The Chicano characters in Richard Yanez's debut story collection live in El Paso's Lower Valley but inhabit a number of borders - between two countries, two languages, and two cultures, between childhood and manhood, life and death. The teenaged narrator of "Desert Vista" copes with a new school and a first love while negotiating the boundaries between his family's tenuous middle-class status and the working-class community in which they have come to live. Tony Amoroza, the protagonist of "Amoroza Tires," wrestles with the overwhelming grief from his wife's death until an unexpected legacy prompts him with new faith. Maria del Valle, "La Loquita," the central character of "Lucero's Mkt.," crosses the border into madness while her neighbors watch, gossip, and try to offer - or refuse - aid.

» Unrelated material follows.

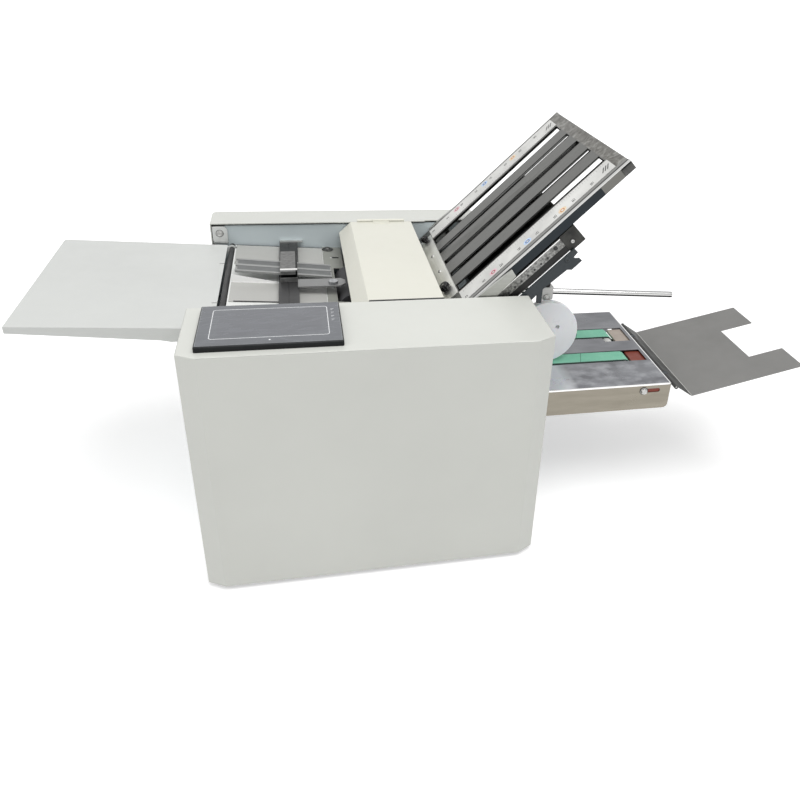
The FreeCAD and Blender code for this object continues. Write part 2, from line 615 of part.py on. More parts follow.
def delivery():
    # Stainless box with two green belts running in slots of its top
    x0, x1 = BOX_X
    y0, y1 = BOX_Y
    z0, z1 = BOX_Z
    t = SHEET
    shell = box(x0, x1, y0, y1, z0, z1)
    across = [e for e in shell.Edges if e.BoundBox.YLength > 100 and e.BoundBox.XMin > x1 - 1]
    shell = shell.makeFillet(9, [e for e in across if e.BoundBox.ZMax < z0 + 1])
    hollow = box(x0 - 1, x1 - t, y0 + t, y1 - t, z0 - 1, z1 - t)
    shell = shell.cut(hollow)
    shell = shell.cut(box(x1 - 3, x1 + 1, y0 + t, y1 - t, z0 - 1, 212))
    shell = shell.cut(box(555, 828, 242.5, 286, z1 - 5, z1 + 1))
    shell = shell.cut(box(555, 828, 342, 384.5, z1 - 5, z1 + 1))
    shell = shell.cut(box(771, 828, 326, 343, z1 - 5, z1 + 1))
    for a, b in ((y0 - 1, y0 + 4), (y1 - 4, y1 + 1)):
        slot = fuse(box(BELT_RIGHT, 812, a, b, BELT_Z - 4.1, BELT_Z + 4.1),
                    prism_y(812, BELT_Z, 4.1, 12, a, b), prism_y(BELT_RIGHT, BELT_Z, 4.1, 12, a, b))
        shell = shell.cut(slot)
    save("delivery_box", shell.cut(round_y(BELT_LEFT, BELT_Z, 5 + RUNNING, y0 - 1, y1 + 1)))
    save("dark_brackets", box(x0, x1 - t, 236, 392, 212, 213.5))

    for a in EARS:
        ear = box(x1, PIN_X + 4, a, a + 10, PIN_Z - 4.5, PIN_Z + 3.2)
        save("dark_brackets", ear.cut(round_y(PIN_X, PIN_Z, 2, a - 1, a + 11)))
    save("fixed_pins", round_y(PIN_X, PIN_Z, 2, TRAY_Y[0] + 1, TRAY_Y[1] - 1))
    save("fixed_pins", round_y(BELT_RIGHT, BELT_Z, AXLE_R, y0 - 0.5, y1 + 0.5))
    for a, b in ((y0 - 5, y0 - 0.5), (y1 + 0.5, y1 + 5)):
        save("fasteners", hex_y(BELT_RIGHT, BELT_Z, 12, a, b))
    idler = round_y(BELT_RIGHT, BELT_Z, BELT_R, 240, 390)
    save("end_roller", idler.cut(round_y(BELT_RIGHT, BELT_Z, AXLE_R + RUNNING, 239, 391)))
    save("drive_roller", fuse(round_y(BELT_LEFT, BELT_Z, 5, y0 - 1.5, y1 + 1.5),
                              round_y(BELT_LEFT, BELT_Z, BELT_R, 240, 390)))
    ends = [(BELT_LEFT, BELT_Z, 0.0), (BELT_RIGHT, BELT_Z, 0.0)]
    for a, b in BELTS:
        save("delivery_belts", belt_loop(ends, BELT_IN, BELT_OUT, a, b))
    save("wear_pad", box(798, x1 - t, 243, 286, 234, 239.5))
    save("wear_pad", box(792, x1 - t, y0 + t, y0 + t + 8, 221, 238))
    save("guide_pad", box(798, x1 - t, 327, 384, 235, 240))
    save("fasteners", *[hex_x(y, 228, 7, x1, x1 + 2) for y in (160, 454)])


def exit_tray():
    # Bent grey sheet with a hand notch, hooked on the delivery's end
    t = SHEET
    fx, fz = TRAY_FOLD
    ex, ez = fx + TRAY_LONG * math.cos(RISE), fz + TRAY_LONG * math.sin(RISE)
    top = [(PIN_X, PIN_Z + 3.5), (fx, fz), (ex, ez), (ex + t * math.sin(RISE), ez - t * math.cos(RISE)),
           (fx, fz - t), (PIN_X, PIN_Z + 2)]
    tray = side_plate(top, *TRAY_Y)
    nx = fx + NOTCH_S * math.cos(RISE)
    tray = tray.cut(box(nx, ex + 5, NOTCH_Y[0], NOTCH_Y[1], 200, 300))
    tray = tray.fuse(prism_y(PIN_X, PIN_Z, 3.8, 12, *TRAY_Y))
    for a in EARS:
        tray = tray.cut(box(PIN_X - 6, PIN_X + 6, a - 0.6, a + 10.6, PIN_Z - 6, PIN_Z + 6))
    tray = tray.cut(round_y(PIN_X, PIN_Z, 2 + RUNNING, TRAY_Y[0] - 1, TRAY_Y[1] + 1)).removeSplitter()
    save("exit_tray", tray)


def power_inlet():
    # Mains inlet and rocker switch low on the back, the rocker on its own pivot pin
    pivot = (DEPTH - 4, 64)
    inlet = fuse(box(60, 88, DEPTH - 22, DEPTH, 50, 78), box(56, 92, DEPTH, DEPTH + 2, 46, 82))
    inlet = inlet.cut(box(63, 85, DEPTH - 16, DEPTH + 3, 56, 72))
    save("power_inlet", inlet)
    save("fixed_pins", *[box(x - 1, x + 1, DEPTH - 16, DEPTH - 3, 62, 66) for x in (68, 74, 80)])
    bezel = fuse(box(100, 120, DEPTH - 20, DEPTH, 51, 77), box(97, 123, DEPTH, DEPTH + 2, 48, 80))
    bezel = bezel.cut(box(103, 117, DEPTH - 12, DEPTH + 3, 53, 75))
    bezel = bezel.cut(box(101, 119, pivot[0] - 1.6, pivot[0] + 1.6, pivot[1] - 1.6, pivot[1] + 1.6))
    save("power_inlet", bezel)
    rocker = end_plate([(DEPTH - 8, 64), (DEPTH - 2, 55.2), (DEPTH + 1, 55.2), (DEPTH - 1, 64),
                        (DEPTH + 4, 72.8), (DEPTH - 2, 72.8)], 103.6, 116.4)
    save("switch_rocker", fuse(rocker, round_x(*pivot, 1.5, 101.5, 118.5)))


os.makedirs("parts", exist_ok=True)
covers()
frames()
touch_unit()
feed_table()
deck()
hold_down()
rollers()
drive()
top_cover()
fold_plates()
plate_brackets()
stacking_rod()
delivery()
exit_tray()
power_inlet()
write_pieces()
print("shift", SHIFT, "nodes", len(os.listdir("parts")))
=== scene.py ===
import math

import bmesh
import bpy
from mathutils import Matrix, Vector


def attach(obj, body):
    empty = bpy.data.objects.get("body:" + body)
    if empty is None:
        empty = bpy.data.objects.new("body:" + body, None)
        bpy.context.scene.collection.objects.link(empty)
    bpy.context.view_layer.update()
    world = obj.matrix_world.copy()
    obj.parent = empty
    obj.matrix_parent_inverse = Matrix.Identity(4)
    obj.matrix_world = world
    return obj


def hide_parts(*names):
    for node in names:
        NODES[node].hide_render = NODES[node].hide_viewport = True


# Looks of the paper folding machine. Sizes are in millimetres in the building frame: x with the
# paper from the front cover's left end, y back from its front face, z up. place() turns them into
# the shared frame in metres.

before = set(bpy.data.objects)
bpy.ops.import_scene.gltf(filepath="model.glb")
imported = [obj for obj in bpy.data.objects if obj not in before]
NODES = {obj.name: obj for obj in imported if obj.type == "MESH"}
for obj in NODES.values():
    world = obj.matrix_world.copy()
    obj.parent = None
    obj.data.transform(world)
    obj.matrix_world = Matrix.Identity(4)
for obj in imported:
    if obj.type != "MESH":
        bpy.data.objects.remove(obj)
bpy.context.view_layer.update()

ORIGIN_X = 422.1745
ORIGIN_Y = 319.0
COVER_TOP = 428.0
BACK_FACE = 634.0
COVER_SCREWS_X = (40, 272, 504)
COVER_SCREWS_Z = (30, 400)
PLATE_X = 417.8
PLATE_Z = 387.2
PLATE_TILT = math.radians(43.93)
UP_PLATE = Vector((math.cos(PLATE_TILT), 0, math.sin(PLATE_TILT)))
OFF_PLATE = Vector((-math.sin(PLATE_TILT), 0, math.cos(PLATE_TILT)))
NEAR_SIDE = 172.3          # near side faces of both fold plates, along y
THROAT_TOP = 373.3         # upper face of the throat plate under its dome screw
HOOK_BOLT = (606.2, 167.5, 488.6)
BELTS = ((246.0, 282.0), (345.0, 381.0))    # near and far edge of each belt, along y
BELT_TOP = 243.7
IDLER_X = 783.0            # end roller's axle
IDLER_Z = 229.9
BOX_CORNER = (837.0, 150.3, 243.3)          # near top corner of the delivery box at the tray


def place(x, y, z):
    return Vector(((x - ORIGIN_X) / 1000, (y - ORIGIN_Y) / 1000, z / 1000))


def on_plate(s, y, n):
    # s runs up the long fold plate, n stands off its face
    x = PLATE_X + s * math.cos(PLATE_TILT) - n * math.sin(PLATE_TILT)
    z = PLATE_Z + s * math.sin(PLATE_TILT) + n * math.cos(PLATE_TILT)
    return place(x, y, z)


# Materials

X_WAY = (1, 0, 0)
Y_WAY = (0, 1, 0)
Z_WAY = (0, 0, 1)
NEARWARD = (0, -1, 0)
ALONG_X = (0.012, 1.0, 1.0)         # noise pulled out into streaks along one axis
ALONG_Y = (1.0, 0.012, 1.0)
ALONG_Z = (1.0, 1.0, 0.012)
# Near-black painted shade for shadowed gaps, seams and undersides
PAINTED_SHADE_BLACK = (0.006, 0.006, 0.006)
EDGE_HIGHLIGHT = (0.6, 0.6, 0.59)        # painted highlight on sheet edges that catch the light
# Brighter painted highlight on edges and steps that catch the light
PAINTED_HIGHLIGHT = (0.8, 0.8, 0.79)
RUBBER = (0.05, 0.05, 0.053)
TURNED_STEEL = (0.5, 0.5, 0.49)
FINE_GRAIN = 900.0                  # noise scale of paint and rubber grain
GLOSS_SPOTS = 38.0                  # noise scale of uneven gloss


def rescaled(tree, value, start, end, low, high):
    # Carries the range start to end over to low to high
    node = tree.nodes.new("ShaderNodeMapRange")
    node.inputs["From Min"].default_value = start
    node.inputs["From Max"].default_value = end
    node.inputs["To Min"].default_value = low
    node.inputs["To Max"].default_value = high
    tree.links.new(value, node.inputs["Value"])
    return node.outputs["Result"]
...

Richard Yañez was born and raised on the U.S.-México Border. He is the author of EL PASO DEL NORTE: STORIES ON THE BORDER. His novel, CROSS OVER WATER, was published in spring 2011, also by the University of Nevada Press. His work has appeared in LITERARY EL PASO, HECHO EN TEJAS: AN ANTHOLOGY OF TEXAS MEXICAN LITERATURE, and U.S. LATINO LITERATURE TODAY. A graduate of New Mexico State University and Arizona State University, he is an associate professor of English at El Paso Community College, where he also organizes community literary events. Currently, he is working on an autoethnography, "Beyond Italics: The Work and Witness of a Chicano Writer." He lives in his hometown with his wife, the Chicana writer Carolina Monsiváis, and their son, Pablo.
I am impartial about this book. It certainly wasn't bad. Some of the stories were beautiful -- very human. Others, I felt, fell into the realm of stereotype -- some of those felt like "issue" stories as opposed to character stories. Overall, it wasn't a bad book, but I'd probably recommend An Island Like You to a student before I'd recommend this one.